** Start **
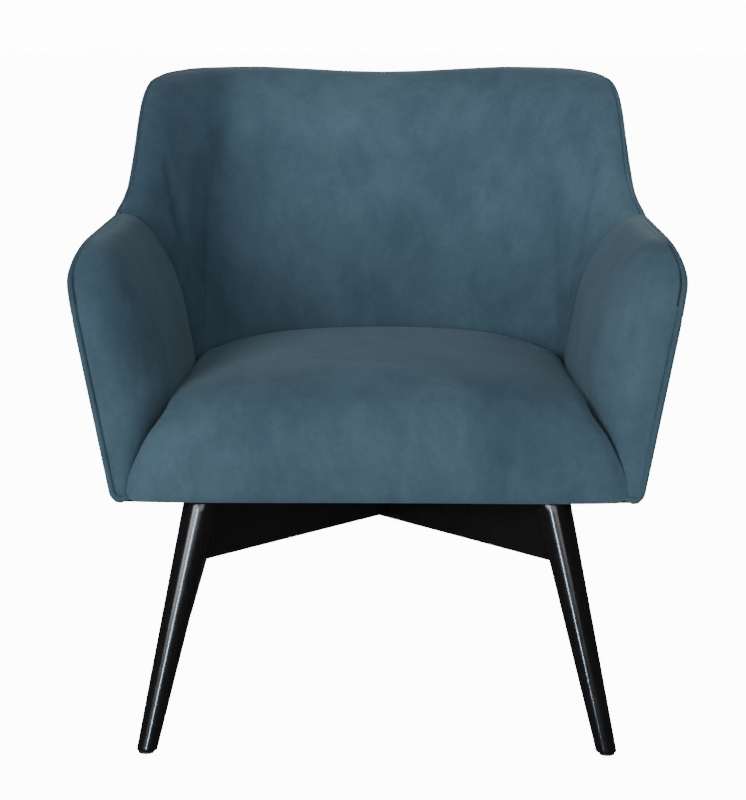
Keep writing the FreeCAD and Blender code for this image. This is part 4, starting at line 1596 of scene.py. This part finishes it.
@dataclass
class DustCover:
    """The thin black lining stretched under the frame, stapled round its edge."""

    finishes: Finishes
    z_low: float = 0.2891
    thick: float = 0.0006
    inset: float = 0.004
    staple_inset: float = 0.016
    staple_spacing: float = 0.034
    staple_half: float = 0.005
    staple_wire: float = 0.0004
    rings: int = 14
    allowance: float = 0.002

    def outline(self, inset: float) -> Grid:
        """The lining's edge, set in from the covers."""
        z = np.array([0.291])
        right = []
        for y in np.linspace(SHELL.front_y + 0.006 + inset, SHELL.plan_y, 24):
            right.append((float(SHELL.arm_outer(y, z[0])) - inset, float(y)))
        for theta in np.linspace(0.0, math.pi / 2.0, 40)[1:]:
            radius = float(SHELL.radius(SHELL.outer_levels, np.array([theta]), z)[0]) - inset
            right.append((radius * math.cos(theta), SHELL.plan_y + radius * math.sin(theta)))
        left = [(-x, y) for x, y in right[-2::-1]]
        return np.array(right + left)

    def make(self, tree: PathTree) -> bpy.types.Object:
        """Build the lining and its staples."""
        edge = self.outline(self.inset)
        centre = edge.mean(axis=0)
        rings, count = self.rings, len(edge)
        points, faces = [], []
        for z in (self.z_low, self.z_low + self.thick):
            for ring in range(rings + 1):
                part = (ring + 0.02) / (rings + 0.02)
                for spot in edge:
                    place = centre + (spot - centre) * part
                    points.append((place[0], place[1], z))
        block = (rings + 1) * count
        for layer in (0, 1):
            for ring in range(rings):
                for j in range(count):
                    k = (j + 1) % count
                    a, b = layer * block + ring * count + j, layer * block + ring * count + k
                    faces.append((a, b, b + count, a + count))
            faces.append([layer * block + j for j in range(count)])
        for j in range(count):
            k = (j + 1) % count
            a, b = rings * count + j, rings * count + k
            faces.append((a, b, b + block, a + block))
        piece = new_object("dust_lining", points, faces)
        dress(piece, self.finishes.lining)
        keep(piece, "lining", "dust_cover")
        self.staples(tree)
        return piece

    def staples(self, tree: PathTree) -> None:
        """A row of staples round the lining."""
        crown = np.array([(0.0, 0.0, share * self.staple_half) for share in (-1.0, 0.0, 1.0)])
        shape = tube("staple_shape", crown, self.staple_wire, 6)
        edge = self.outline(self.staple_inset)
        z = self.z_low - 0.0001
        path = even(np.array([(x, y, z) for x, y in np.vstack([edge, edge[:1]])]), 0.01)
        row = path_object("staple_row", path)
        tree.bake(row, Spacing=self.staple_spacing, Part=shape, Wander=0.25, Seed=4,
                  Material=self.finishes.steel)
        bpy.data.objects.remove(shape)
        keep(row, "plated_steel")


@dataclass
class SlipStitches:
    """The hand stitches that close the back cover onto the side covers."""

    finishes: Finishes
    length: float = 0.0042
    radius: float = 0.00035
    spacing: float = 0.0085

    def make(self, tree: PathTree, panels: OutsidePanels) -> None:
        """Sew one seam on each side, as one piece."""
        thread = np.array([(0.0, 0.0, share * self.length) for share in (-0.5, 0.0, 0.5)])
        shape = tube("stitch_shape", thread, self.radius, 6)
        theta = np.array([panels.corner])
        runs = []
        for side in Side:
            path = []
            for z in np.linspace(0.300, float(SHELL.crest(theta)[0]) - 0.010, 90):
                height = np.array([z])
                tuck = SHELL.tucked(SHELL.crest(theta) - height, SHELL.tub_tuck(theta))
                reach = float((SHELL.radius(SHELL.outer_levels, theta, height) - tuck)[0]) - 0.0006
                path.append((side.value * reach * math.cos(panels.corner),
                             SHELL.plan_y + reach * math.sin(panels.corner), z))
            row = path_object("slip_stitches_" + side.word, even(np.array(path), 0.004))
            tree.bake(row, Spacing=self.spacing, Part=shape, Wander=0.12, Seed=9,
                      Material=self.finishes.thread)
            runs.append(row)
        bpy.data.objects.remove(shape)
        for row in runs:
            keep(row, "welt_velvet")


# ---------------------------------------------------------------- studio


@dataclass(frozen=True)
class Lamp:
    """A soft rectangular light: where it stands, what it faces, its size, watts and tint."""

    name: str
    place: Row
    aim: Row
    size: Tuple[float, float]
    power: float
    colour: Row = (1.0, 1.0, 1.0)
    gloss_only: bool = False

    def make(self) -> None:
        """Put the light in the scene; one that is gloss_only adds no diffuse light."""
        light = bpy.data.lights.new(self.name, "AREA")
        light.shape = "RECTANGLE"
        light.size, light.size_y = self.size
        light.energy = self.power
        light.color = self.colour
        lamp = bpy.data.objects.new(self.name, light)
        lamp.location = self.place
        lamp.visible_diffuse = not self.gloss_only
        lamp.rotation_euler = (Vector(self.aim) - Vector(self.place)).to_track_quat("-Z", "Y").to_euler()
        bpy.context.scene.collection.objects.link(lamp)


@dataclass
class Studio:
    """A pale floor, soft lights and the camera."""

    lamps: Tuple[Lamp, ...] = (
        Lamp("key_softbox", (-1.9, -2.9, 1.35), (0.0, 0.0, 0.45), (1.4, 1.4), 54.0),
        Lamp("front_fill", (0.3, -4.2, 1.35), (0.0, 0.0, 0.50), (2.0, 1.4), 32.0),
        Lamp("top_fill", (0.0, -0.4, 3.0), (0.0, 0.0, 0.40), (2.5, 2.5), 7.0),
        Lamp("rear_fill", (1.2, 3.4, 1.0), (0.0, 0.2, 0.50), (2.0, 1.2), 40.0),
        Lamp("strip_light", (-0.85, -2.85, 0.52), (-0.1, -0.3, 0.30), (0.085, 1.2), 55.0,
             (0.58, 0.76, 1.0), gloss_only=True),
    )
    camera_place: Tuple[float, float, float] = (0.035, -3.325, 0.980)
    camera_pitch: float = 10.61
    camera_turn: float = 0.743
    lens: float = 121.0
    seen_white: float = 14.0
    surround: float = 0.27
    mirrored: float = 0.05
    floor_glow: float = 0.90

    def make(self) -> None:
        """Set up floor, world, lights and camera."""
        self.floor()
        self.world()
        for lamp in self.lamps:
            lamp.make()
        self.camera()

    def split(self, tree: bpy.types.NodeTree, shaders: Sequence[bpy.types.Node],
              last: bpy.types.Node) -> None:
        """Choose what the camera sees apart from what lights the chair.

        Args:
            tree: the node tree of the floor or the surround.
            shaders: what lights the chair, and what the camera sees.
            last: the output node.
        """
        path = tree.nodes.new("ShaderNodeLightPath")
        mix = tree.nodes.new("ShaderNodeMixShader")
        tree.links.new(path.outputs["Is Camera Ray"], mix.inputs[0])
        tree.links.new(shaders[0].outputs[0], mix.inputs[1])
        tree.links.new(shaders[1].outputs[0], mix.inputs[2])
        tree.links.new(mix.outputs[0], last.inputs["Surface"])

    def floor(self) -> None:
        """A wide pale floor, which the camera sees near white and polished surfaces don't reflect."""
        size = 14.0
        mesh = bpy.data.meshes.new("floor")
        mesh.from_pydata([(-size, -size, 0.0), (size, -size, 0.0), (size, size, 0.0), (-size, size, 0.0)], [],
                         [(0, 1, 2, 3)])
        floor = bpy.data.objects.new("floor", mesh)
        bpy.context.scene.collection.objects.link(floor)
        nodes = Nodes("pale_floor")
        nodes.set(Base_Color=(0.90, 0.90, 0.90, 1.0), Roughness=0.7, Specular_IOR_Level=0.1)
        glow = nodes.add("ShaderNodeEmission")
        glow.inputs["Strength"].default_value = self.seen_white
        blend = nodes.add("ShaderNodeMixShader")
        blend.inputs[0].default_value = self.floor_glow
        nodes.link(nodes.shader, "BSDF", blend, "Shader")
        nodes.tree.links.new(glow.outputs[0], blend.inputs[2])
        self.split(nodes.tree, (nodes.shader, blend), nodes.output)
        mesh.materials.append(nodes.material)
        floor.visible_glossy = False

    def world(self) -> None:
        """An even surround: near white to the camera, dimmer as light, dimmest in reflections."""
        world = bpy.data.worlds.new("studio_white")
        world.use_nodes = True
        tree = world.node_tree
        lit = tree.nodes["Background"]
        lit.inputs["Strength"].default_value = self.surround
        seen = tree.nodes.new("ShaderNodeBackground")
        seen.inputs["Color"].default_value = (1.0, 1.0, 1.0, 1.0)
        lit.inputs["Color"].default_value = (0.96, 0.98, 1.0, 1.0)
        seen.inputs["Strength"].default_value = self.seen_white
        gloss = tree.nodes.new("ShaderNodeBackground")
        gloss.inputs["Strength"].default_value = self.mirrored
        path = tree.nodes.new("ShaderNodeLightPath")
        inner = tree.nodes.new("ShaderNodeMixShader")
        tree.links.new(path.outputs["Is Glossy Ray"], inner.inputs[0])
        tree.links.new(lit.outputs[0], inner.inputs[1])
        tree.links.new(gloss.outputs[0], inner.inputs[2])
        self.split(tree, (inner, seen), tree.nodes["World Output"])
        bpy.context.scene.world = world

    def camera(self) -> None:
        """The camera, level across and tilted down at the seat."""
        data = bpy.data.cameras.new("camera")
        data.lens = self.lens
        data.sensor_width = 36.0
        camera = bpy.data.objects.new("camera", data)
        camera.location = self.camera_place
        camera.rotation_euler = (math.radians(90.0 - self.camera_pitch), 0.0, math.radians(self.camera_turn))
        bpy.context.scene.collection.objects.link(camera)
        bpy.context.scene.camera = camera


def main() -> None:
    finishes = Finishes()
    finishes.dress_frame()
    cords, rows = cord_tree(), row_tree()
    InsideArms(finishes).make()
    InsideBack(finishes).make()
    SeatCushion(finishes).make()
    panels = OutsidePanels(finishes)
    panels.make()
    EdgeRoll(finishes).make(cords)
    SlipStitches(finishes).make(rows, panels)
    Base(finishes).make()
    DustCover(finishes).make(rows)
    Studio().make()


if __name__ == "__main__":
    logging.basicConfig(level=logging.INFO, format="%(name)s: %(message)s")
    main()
** End **
• Objective
Quote exactly the opening line of the material above and every line after it, up to and including the line that contains "allowance: float = 0.002".

• Response to the exercise
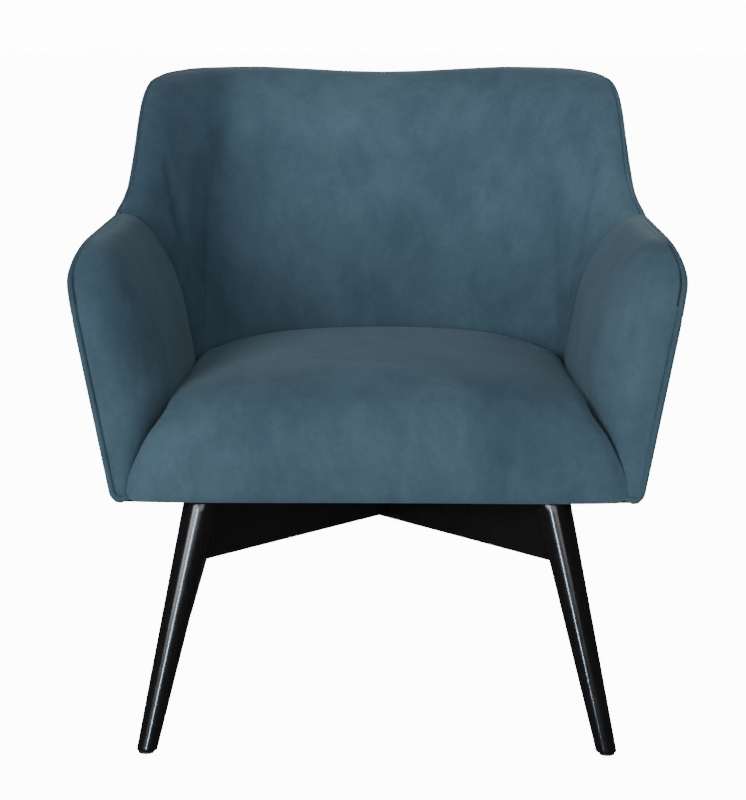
Keep writing the FreeCAD and Blender code for this image. This is part 4, starting at line 1596 of scene.py. This part finishes it.
@dataclass
class DustCover:
    """The thin black lining stretched under the frame, stapled round its edge."""

    finishes: Finishes
    z_low: float = 0.2891
    thick: float = 0.0006
    inset: float = 0.004
    staple_inset: float = 0.016
    staple_spacing: float = 0.034
    staple_half: float = 0.005
    staple_wire: float = 0.0004
    rings: int = 14
    allowance: float = 0.002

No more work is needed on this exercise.